Les élus peuvent être consultés sur la mise-à-jour du DUER mais pas sur son élaboration, « car ils seraient juges et parties »

Pour Anne Benedetto, chargée d’expertise au cabinet Syndex et formatrice, « si un plan de reprise modifie les conditions de travail, il est alors intéressant que le CSE donne son avis sur la mise-à-jour du document unique. Cela correspond à la logique de co-construction du DUER entre la direction et les élus. En revanche, il ne faudrait pas que le DUER soit joint au Papripact (1) lors de la consultation récurrente sur la politique sociale. Car si les élus participent à la création du DUER, puis doivent donner leur avis dessus, ils deviendraient alors juges et parties ». Anne Benedetto se réjouit cependant que la crise épidémique ait remis le DUER sur le devant de la scène, « alors que j’entends parfois dire qu’il va être réduit à une peau de chagrin ne comprenant que les facteurs de pénibilité ».
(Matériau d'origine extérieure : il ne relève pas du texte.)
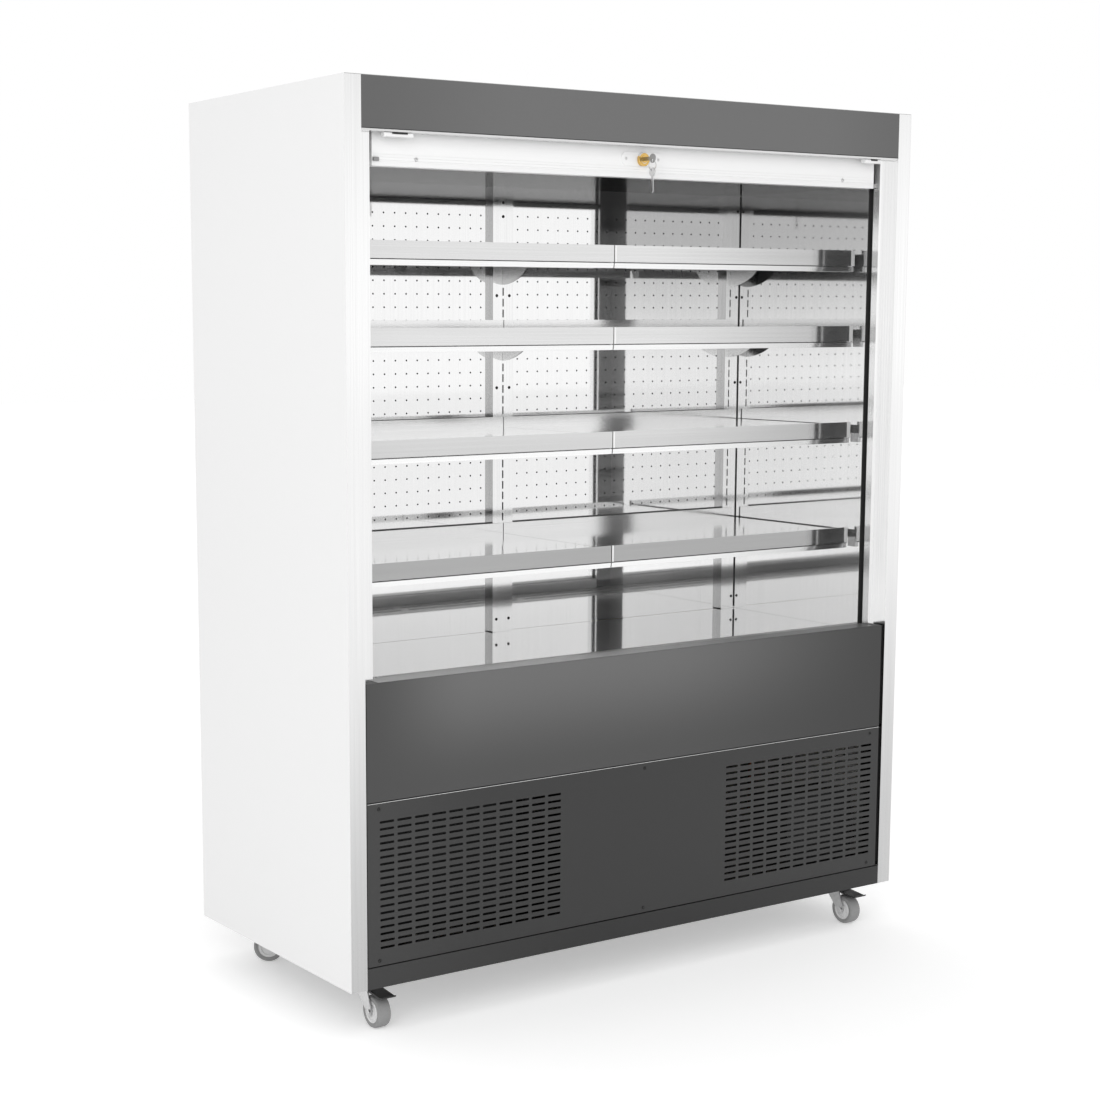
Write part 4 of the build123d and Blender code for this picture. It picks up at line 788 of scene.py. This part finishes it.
def camera():
    """A camera at the angle and distance that the photo's edges give."""
    yaw, pitch, roll = radians(33.19), radians(8.06), radians(-0.127)
    eye = (-2.7466, -3.6996, 1.4351)        # metres, in the row frame
    frame_px, focal_px, centre_x_px, centre_y_px = 1100, 2033.4, 439.8, 608.0
    ahead = Vector((sin(yaw) * cos(pitch), cos(yaw) * cos(pitch), -sin(pitch)))
    level = Vector((cos(yaw), -sin(yaw), 0))
    over = level.cross(ahead)
    right = level * cos(roll) + over * sin(roll)
    up = over * cos(roll) - level * sin(roll)
    data = bpy.data.cameras.new("camera")
    data.sensor_width = 36.0
    data.lens = data.sensor_width * focal_px / frame_px
    data.shift_x = 0.5 - centre_x_px / frame_px
    data.shift_y = centre_y_px / frame_px - 0.5
    data.clip_end = 100
    obj = bpy.data.objects.new("camera", data)
    scene.collection.objects.link(obj)
    turn = Matrix((right, up, -ahead)).transposed()
    obj.matrix_world = Matrix.Translation(eye) @ turn.to_4x4()
    scene.camera = obj


def surroundings():
    """White to the camera; seen in reflections, bright at eye level and dimmer overhead."""
    eye_level, overhead = {"height": 0.02, "light": 1.08}, {"height": 0.30, "light": 0.55}
    scattered_light = 0.85
    world = bpy.data.worlds.new("studio")
    scene.world = world
    world.use_nodes = True
    tree = world.node_tree
    rays = add(tree, "ShaderNodeLightPath", {})
    way = axes_of(tree, add(tree, "ShaderNodeTexCoord", {}).outputs["Generated"])
    reflected = ranged(tree, way["Z"], {
        "From Min": eye_level["height"], "From Max": overhead["height"],
        "To Min": eye_level["light"], "To Max": overhead["light"]}, "SMOOTHSTEP")
    on_surfaces = ranged(tree, rays.outputs["Is Glossy Ray"], {"To Min": scattered_light,
                                                               "To Max": reflected})
    strength = add(tree, "ShaderNodeMath", {0: rays.outputs["Is Camera Ray"], 1: on_surfaces})
    strength.operation = "MAXIMUM"
    fill(tree, tree.nodes["Background"], {"Color": (1, 1, 1, 1),
                                          "Strength": strength.outputs["Value"]})


def floor_paint():
    """Matt and pale, with a glow that lifts it to the background's white."""
    mat = bpy.data.materials.new("studio_floor")
    mat.use_nodes = True
    tree = mat.node_tree
    rays = add(tree, "ShaderNodeLightPath", {})
    fill(tree, tree.nodes["Principled BSDF"], {
        "Base Color": ranged(tree, rays.outputs["Is Glossy Ray"], {"To Min": 0.9, "To Max": 0.95}),
        "Roughness": 0.9,
        "Specular IOR Level": 0.0,
        "Emission Color": (1, 1, 1, 1),
        "Emission Strength": ranged(tree, rays.outputs["Is Camera Ray"],
                                    {"To Min": 0.17, "To Max": 0.3}),
    })
    return mat


def ground():
    size = 30                               # metres from the middle to an edge
    mesh = bpy.data.meshes.new("studio_floor")
    mesh.from_pydata([(-size, -size, 0), (size, -size, 0), (size, size, 0), (-size, size, 0)], [],
                     [(0, 1, 2, 3)])
    mesh.materials.append(floor_paint())
    obj = bpy.data.objects.new("studio_floor", mesh)
    scene.collection.objects.link(obj)


def lamp():
    """One large soft lamp, high at the front left; mirrors don't show it."""
    place, target = Vector((-4.2, -4.0, 3.2)), Vector((0, 0, 0.8))      # metres
    data = bpy.data.lights.new("key", "AREA")
    data.size = 3.0
    data.energy = 95
    obj = bpy.data.objects.new("key", data)
    scene.collection.objects.link(obj)
    obj.location = place
    obj.visible_glossy = False
    obj.rotation_mode = "QUATERNION"
    obj.rotation_quaternion = (target - place).to_track_quat("-Z", "Y")


camera()
surroundings()
ground()
lamp()
scene.view_settings.view_transform = "Standard"
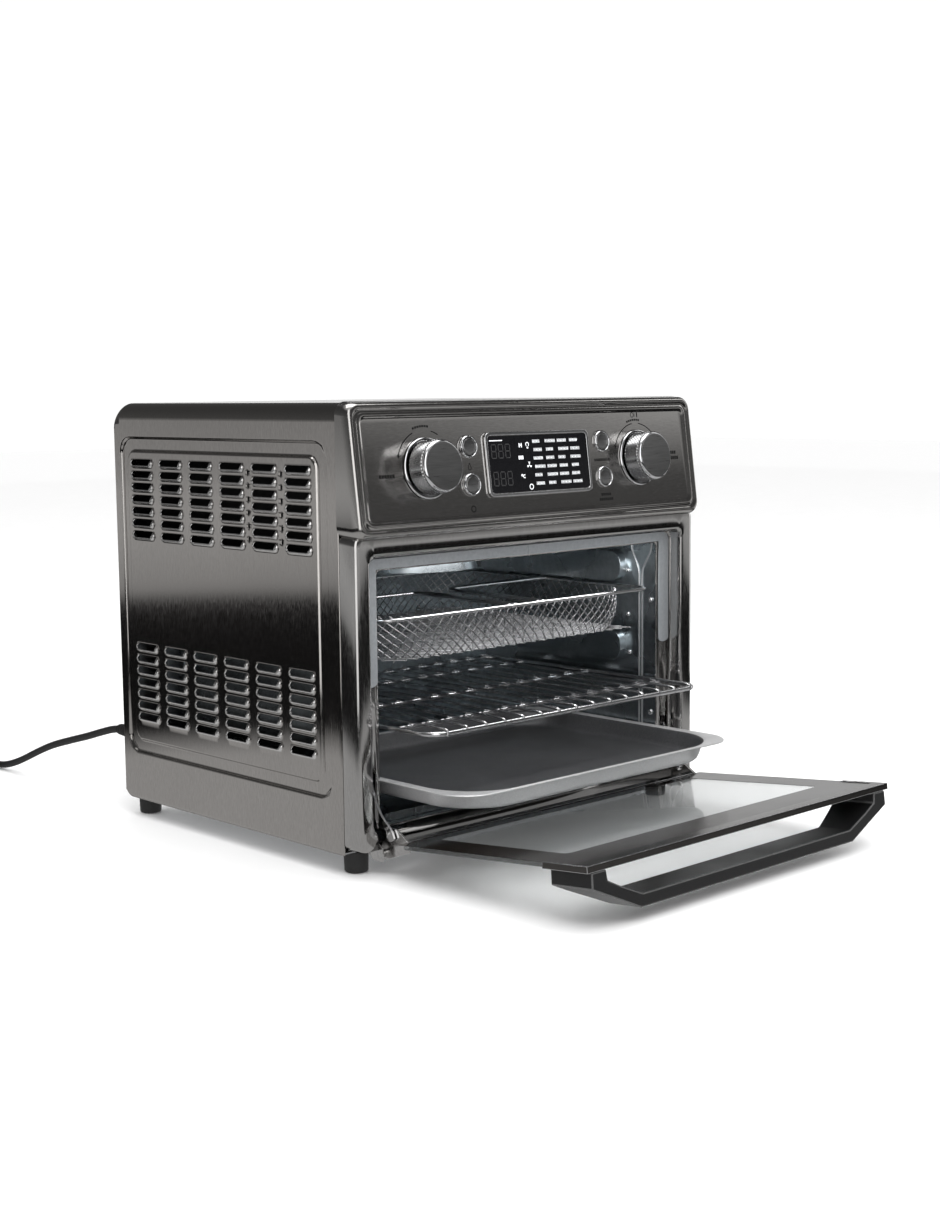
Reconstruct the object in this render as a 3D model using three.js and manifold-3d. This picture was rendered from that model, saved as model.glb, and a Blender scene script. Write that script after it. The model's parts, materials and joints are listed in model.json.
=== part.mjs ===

Selon ces experts, l’esprit actuel du droit tend donc vers une association des représentants du personnel à la politique de prévention, quelle que soit sa forme, et que cette inclusion des élus peut aussi aller jusqu’à la consultation. Tout dépendra in fine, du climat social dans l’entreprise et de l’entente entre les élus et la direction. En attendant, rappelons que les délais réduits de consultation liés au Covid-19 (lire notre infographie) ne s’appliquaient que jusqu’au 23 août 2020. Les consultations soumises au CSE après cette date relèvent désormais des délais classiques.

  1. Programme Annuel de Prévention des Risques Professionnels et d’Amélioration des Conditions de Travail. Ce document doit être présenté tous les ans aux élus dans le cadre de la consultation sur la politique sociale. Il est élaboré en principe une année avant le DUER.